Stainless wrote:To me the complaints sounds a lot like a "gaming for the levels not the roleplaying" mentality. Perhaps the 3e/4e meme has penetrated more deeply than many realise.
If it were just ME, playing in a black box, with some dice and random voices in my head acting as the DM and other players, then -- sure -- I wouldn't care about the levels. The levels in and of themselves DON'T MATTER TO ME.
I've played and run more games than most people have probably seen in a well-stocked RPG store. So please allow me to be clear. Levels. To Me. Don't Matter.
But what does matter is getting OTHER PEOPLE to play THIS game WITH ME.
And you're right, Stainless, that 3e/4e meme has penetrated deeply into the modern gamer market. Not only because it's 3e/4e but because that's what people do every time they fire up a Playstation or Xbox. The expectation I fight almost every time I bring a new game to the table is that the players will "level" early and often -- even if (as I've stated ad infinitum) those levels mean practically NOTHING in terms of power increase.
For those who are able to lock down a group to play Holmes Basic for years struggling to approach the meagerness that is Level 3, I applaud you. But I live in a different world.
I've given what I feel are solid reasons for why I think the levels should go to 10 or beyond. I've backed up other highly constructive, useful and applicable suggestions that allow for such a structure without advancing beyond level 5 in power level.
If someone doesn't "get it" by now, it's due to TLDR syndrome. God knows, I've got the word count on the topic. In a nutshell, only going to level 5 is going to make it HARDER for me to convince a group to PLAY THIS GAME. Which makes it, overall, less useful to me. Oh look, an empty space between Starblazer Adventures and Puppetland! Just what I needed, ANOTHER game on my shelf that I've only gotten to play once.
But what's REALLY sticking in my craw right now is I pre-ordered a game that was advertised as going from levels 1-10. Now that game is going from 1-5. So the substance of what I ordered, from my limited viewpoint at this time, is that the product is now 1/2 of what I ordered. And we haven't had any solid explanation for why that's so... other than "I think it will work better this way". Why? Is it because the power levels are broken past level 5? We've heard play is "different". How so? What rules are going to be required? If LotFP can put in strongholds and name-level adventuring in their small 5 x 7, saddle-stitched booklet of rules, why can't DCC? What's in DCC now that wasn't before that makes levels 6-10 unpublishable? None of those have been answered.
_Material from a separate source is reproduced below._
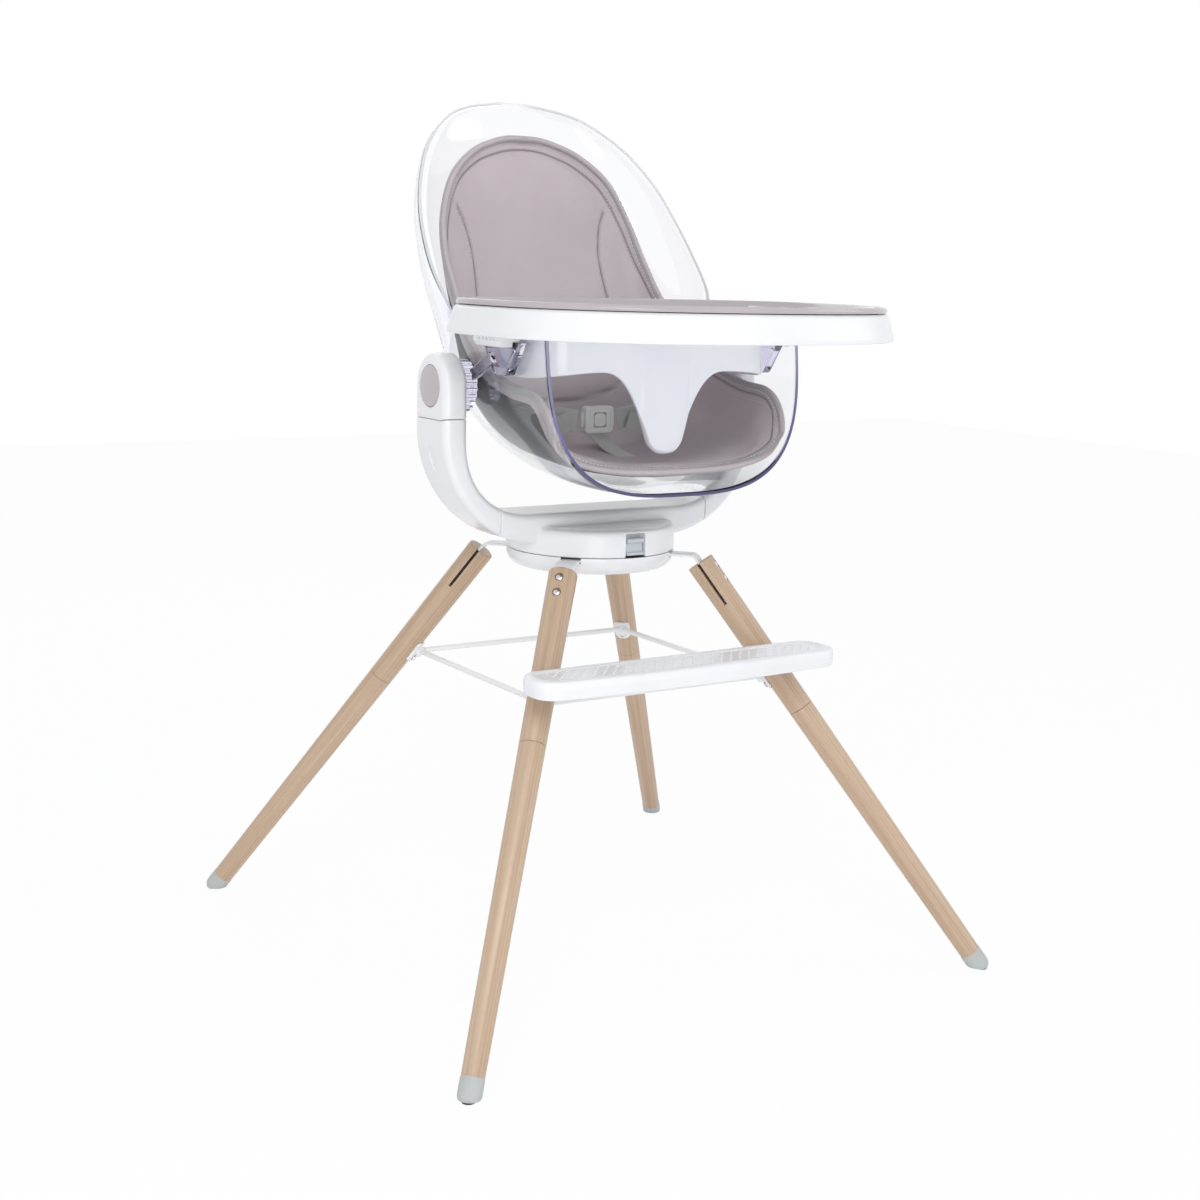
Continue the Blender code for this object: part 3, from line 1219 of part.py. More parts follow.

So yeah, call that a complaint. But it's bugging me a little. And it's a separate issue from the one preceding it. Maybe the pre-orders up to this point can get a free PDF of that Annual that has levels 6-10, if it sees print?
I'm hanging on in the hope that either something is done, these concerns are addressed (or at least acknowledged) or that DCC really does turn out awesome. I have a lot of faith in Joseph and Harley. Read the first page of this thread if you don't believe that.
I just don't know why no one's willing to take that step that will help me sell this game to the level-monkeys out there. I think there's been some strong and well-reasoned opposition (and even compromises) expressed on this forum. I just don't get why that's all getting ignored all of a sudden.
It doesn't seem "very much the case" that anyone with a lifeline to the actual rules is listening.